## start

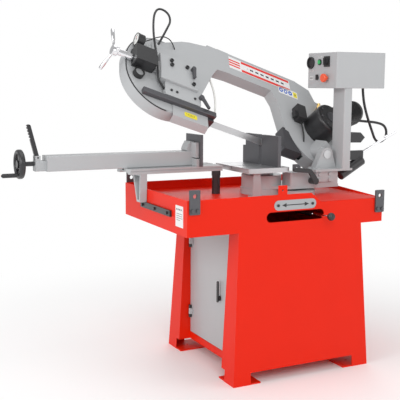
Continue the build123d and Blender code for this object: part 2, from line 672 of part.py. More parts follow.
with BuildPart() as bracket_bolts:
    with BuildSketch(Plane.XZ.offset(-rib_y0 + 9)):
        with Locations((260, 836)):
            with GridLocations(56, 26, 2, 2):
                RegularPolygon(9, 6)
    extrude(amount=6)
    with BuildSketch(Plane.XY.offset(plate_z1)):
        with Locations((224, -84), (224, -16)):
            RegularPolygon(9, 6)
    extrude(amount=6)
save(pivot_bracket.part + bracket_bolts.part, "pivot_bracket")

with BuildPart() as pivot_pin:
    with BuildSketch(Plane.XZ.offset(-ear_y0 + 3)):
        with Locations((pivot_x, pivot_z)):
            Circle(pin_r)
    extrude(amount=ear_y0 - 3 - pin_end)
save(pivot_pin.part, "pivot_pin")

box_x0, box_x1, box_y0, box_y1, box_z0, box_z1 = 300.0, 578.0, -100.0, 130.0, 1243.0, 1408.0
with BuildPart() as column:
    with BuildSketch(Plane.XY.offset(plate_z1)):
        with Locations(((col_x0 + col_x1) / 2, (col_y0 + col_y1) / 2)):
            RectangleRounded(col_x1 - col_x0, col_y1 - col_y0, 5)
            Rectangle(col_x1 - col_x0 - 8, col_y1 - col_y0 - 8, mode=Mode.SUBTRACT)
    extrude(amount=box_z0 - plate_z1)
save(column.part, "column")

with BuildPart() as control_box:
    with Locations(((box_x0 + box_x1) / 2, (box_y0 + box_y1) / 2, (box_z0 + box_z1) / 2)):
        Box(box_x1 - box_x0, box_y1 - box_y0, box_z1 - box_z0)
    fillet(control_box.edges(), 3)
    with Locations(((box_x0 + box_x1) / 2, (box_y0 + box_y1) / 2, (box_z0 + box_z1) / 2)):
        Box(box_x1 - box_x0 - 4, box_y1 - box_y0 - 4, box_z1 - box_z0 - 4, mode=Mode.SUBTRACT)
    panel = Plane(origin=(box_x0, 0, 0), x_dir=(0, -1, 0), z_dir=(-1, 0, 0))
    controls = {"socket": (104.0, 1362.0, 21.0), "start": (33.0, 1364.0, 10.0), "rotary": (-24.0, 1366.0, 7.0),
                "toggle": (44.0, 1292.0, 4.0), "stop": (-24.0, 1290.0, 9.0)}
    with BuildSketch(panel):
        for y, z, r in controls.values():
            with Locations((-y, z)):
                Circle(r + fit)
    extrude(amount=-2, mode=Mode.SUBTRACT)
save(control_box.part, "control_box")


def at_panel(name, lift=0.0):
    y, z, r = controls[name]
    return Plane(origin=(box_x0 - lift, y, z), x_dir=(0, -1, 0), z_dir=(-1, 0, 0)), r


with BuildPart() as main_socket:
    here, r = at_panel("socket")
    with BuildSketch(here.offset(-30)):
        Circle(r)
    extrude(amount=36)
    with BuildSketch(here):
        Circle(28)
    extrude(amount=8)
    with BuildSketch(here.offset(8)):
        Circle(22)
    extrude(amount=-6, mode=Mode.SUBTRACT)

with BuildPart() as start_button:
    here, r = at_panel("start")
    with BuildSketch(here.offset(-12)):
        Circle(r)
    extrude(amount=20)
save(start_button.part, "start_button")

with BuildPart() as start_bezel:
    with BuildSketch(here):
        Circle(14)
        Circle(r + 0.6, mode=Mode.SUBTRACT)
    extrude(amount=5)

with BuildPart() as rotary_switch:
    here, r = at_panel("rotary")
    with BuildSketch(here.offset(-12)):
        Circle(r)
    extrude(amount=12 + 5)
    with BuildSketch(here.offset(4.4)):
        Circle(16)
    extrude(amount=8)
    with BuildSketch(here.offset(12.4)):
        Rectangle(9, 32)
    extrude(amount=9)
save(rotary_switch.part, "rotary_switch")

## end

#### REQUIREMENTS:
Print the complete listing again, exactly as it stands.

#### REPLY:
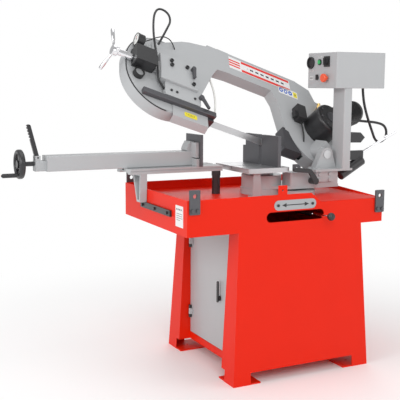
Continue the build123d and Blender code for this object: part 2, from line 672 of part.py. More parts follow.
with BuildPart() as bracket_bolts:
    with BuildSketch(Plane.XZ.offset(-rib_y0 + 9)):
        with Locations((260, 836)):
            with GridLocations(56, 26, 2, 2):
                RegularPolygon(9, 6)
    extrude(amount=6)
    with BuildSketch(Plane.XY.offset(plate_z1)):
        with Locations((224, -84), (224, -16)):
            RegularPolygon(9, 6)
    extrude(amount=6)
save(pivot_bracket.part + bracket_bolts.part, "pivot_bracket")

with BuildPart() as pivot_pin:
    with BuildSketch(Plane.XZ.offset(-ear_y0 + 3)):
        with Locations((pivot_x, pivot_z)):
            Circle(pin_r)
    extrude(amount=ear_y0 - 3 - pin_end)
save(pivot_pin.part, "pivot_pin")

box_x0, box_x1, box_y0, box_y1, box_z0, box_z1 = 300.0, 578.0, -100.0, 130.0, 1243.0, 1408.0
with BuildPart() as column:
    with BuildSketch(Plane.XY.offset(plate_z1)):
        with Locations(((col_x0 + col_x1) / 2, (col_y0 + col_y1) / 2)):
            RectangleRounded(col_x1 - col_x0, col_y1 - col_y0, 5)
            Rectangle(col_x1 - col_x0 - 8, col_y1 - col_y0 - 8, mode=Mode.SUBTRACT)
    extrude(amount=box_z0 - plate_z1)
save(column.part, "column")

with BuildPart() as control_box:
    with Locations(((box_x0 + box_x1) / 2, (box_y0 + box_y1) / 2, (box_z0 + box_z1) / 2)):
        Box(box_x1 - box_x0, box_y1 - box_y0, box_z1 - box_z0)
    fillet(control_box.edges(), 3)
    with Locations(((box_x0 + box_x1) / 2, (box_y0 + box_y1) / 2, (box_z0 + box_z1) / 2)):
        Box(box_x1 - box_x0 - 4, box_y1 - box_y0 - 4, box_z1 - box_z0 - 4, mode=Mode.SUBTRACT)
    panel = Plane(origin=(box_x0, 0, 0), x_dir=(0, -1, 0), z_dir=(-1, 0, 0))
    controls = {"socket": (104.0, 1362.0, 21.0), "start": (33.0, 1364.0, 10.0), "rotary": (-24.0, 1366.0, 7.0),
                "toggle": (44.0, 1292.0, 4.0), "stop": (-24.0, 1290.0, 9.0)}
    with BuildSketch(panel):
        for y, z, r in controls.values():
            with Locations((-y, z)):
                Circle(r + fit)
    extrude(amount=-2, mode=Mode.SUBTRACT)
save(control_box.part, "control_box")


def at_panel(name, lift=0.0):
    y, z, r = controls[name]
    return Plane(origin=(box_x0 - lift, y, z), x_dir=(0, -1, 0), z_dir=(-1, 0, 0)), r


with BuildPart() as main_socket:
    here, r = at_panel("socket")
    with BuildSketch(here.offset(-30)):
        Circle(r)
    extrude(amount=36)
    with BuildSketch(here):
        Circle(28)
    extrude(amount=8)
    with BuildSketch(here.offset(8)):
        Circle(22)
    extrude(amount=-6, mode=Mode.SUBTRACT)

with BuildPart() as start_button:
    here, r = at_panel("start")
    with BuildSketch(here.offset(-12)):
        Circle(r)
    extrude(amount=20)
save(start_button.part, "start_button")

with BuildPart() as start_bezel:
    with BuildSketch(here):
        Circle(14)
        Circle(r + 0.6, mode=Mode.SUBTRACT)
    extrude(amount=5)

with BuildPart() as rotary_switch:
    here, r = at_panel("rotary")
    with BuildSketch(here.offset(-12)):
        Circle(r)
    extrude(amount=12 + 5)
    with BuildSketch(here.offset(4.4)):
        Circle(16)
    extrude(amount=8)
    with BuildSketch(here.offset(12.4)):
        Rectangle(9, 32)
    extrude(amount=9)
save(rotary_switch.part, "rotary_switch")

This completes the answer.